Percival Everett, 2024 National Book Award winner, rereads one book often
Percival Everett has won the National Book Award for fiction for his novel “James,” a reimagining of Mark Twain’s “Adventures of Huckleberry Finn” from the point of view of the enslaved character Jim.
Percival Everett has won the National Book Award for fiction for his novel “James,” a reimagining of Mark Twain’s “Adventures of Huckleberry Finn” from the point of view of the enslaved character Jim.

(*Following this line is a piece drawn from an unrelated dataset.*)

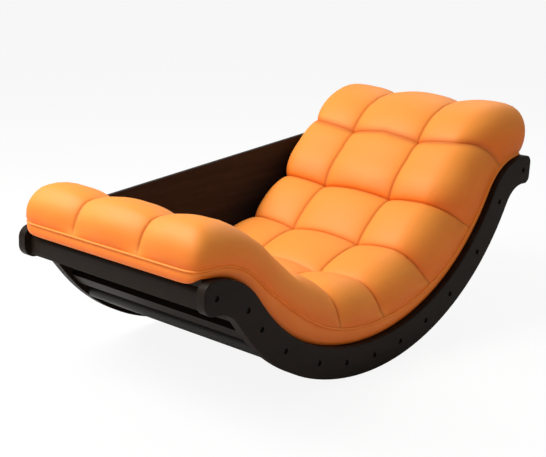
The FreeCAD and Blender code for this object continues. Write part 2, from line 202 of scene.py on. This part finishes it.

With Everett, the evening’s winners included Jason De León, who won the nonfiction prize for his book, “Soldiers and Kings: Survival and Hope in the World of Human Smuggling” along with Shifa Saltagi Safadi’s “Kareem Between” for Young People’s Literature; Yáng Shuāng-zǐ’s “Taiwan Travelogue” for Translated Literature and Lena Khalaf Tuffaha’s “Something About Living” for Poetry. Novelist Barbara Kingsolver received a Lifetime Achievement Award. Black Classic Press publisher W. Paul Coates received the Literarian Award, a move that had caused controversy leading up to the event.
Earlier this year, on the eve of the publication of his award-winning novel, Everett sat for a Zoom interview from his South Pasadena home with an array of stringed instruments and music books on the shelves behind him.
As the interview wrapped things up, Everett talked a bit more about books he liked, a formative reading experience, and some thoughts on music – he’s a guitarist as well as painter, poet and novelist. The following Q&A, which has been edited for length and clarity, is from that March interview, published here for the first time.
Q. Is there a book that you often recommend to people?
Not one, no. I do love Samuel Butler’s “The Way of All Flesh.” It’s an amazing novel just for the story, but it’s also so funny. And so I read that, it used to be every year, but now it’s every couple of years. I’m just reminded of how quickly someone can really get a story going.
Q. Is there a person who made an impact on your reading life?
My father did, just because there were no restrictions as far as what I could pull from the library. And there was, and I don’t remember her name, a librarian – this would have been when I was a teenager – at the University of South Carolina McKissick Library. I shouldn’t have been in that library at all, but she would let me go into the stacks and I would just hang out up there for hours looking through books. I’m sure she’s dead now, but I would love to have had an opportunity to thank her.
Q. A librarian can make all the difference.
And a rulebreaker at that. [laughs]
Q. Is there a fact or piece of dialogue from something you’ve read that has stayed with you?
I’ve been reading about the lost Black composers of the period at the very end of the 19th century. There is a denial of the history of classical music in the U.S. Even one of my heroes, Leonard Bernstein, said at one point, ‘There is no classical music in the US before 1910; there’s no history of it.’
But there were actually Black composers, and they were encouraged by [Czech composer Antonín] Dvořák. Dvořák was brought to the U.S. to direct the National Conservatory in New York because this woman, [Jeannette] Thurber, and some other people believed that there was no serious music with an American character. They brought him in to direct it and to try to help shape it, and when he arrived, he and some other music people in New York, but especially Dvořák, stated that – and he was known for using the folk music of his world to create his orchestral music – he said that the music of America would come from African American and Native American melodies. And then proceeded to employ them.
One of the remarkable things, and this is the thing that I was coming to, is he wrote at that time, The New World Symphony, which is a fantastic work. When we listen to it now, you can’t help but think about Westerns. But it was written in 1893 – there were no Westerns! It’s got motifs of “Swing Low, Sweet Chariot” and things like that in it; it’s just remarkable.
That denial of that influence in American music persists in the resistance of considering Gershwin a classical composer, or Charles Ives. So there’s a lot of a lot of stuff going on there.
Q. Speaking of music: Do you still play jazz guitar?
Oh, I love guitar. I do play and I play differently now since I chopped off the tip of a finger. So it feels different.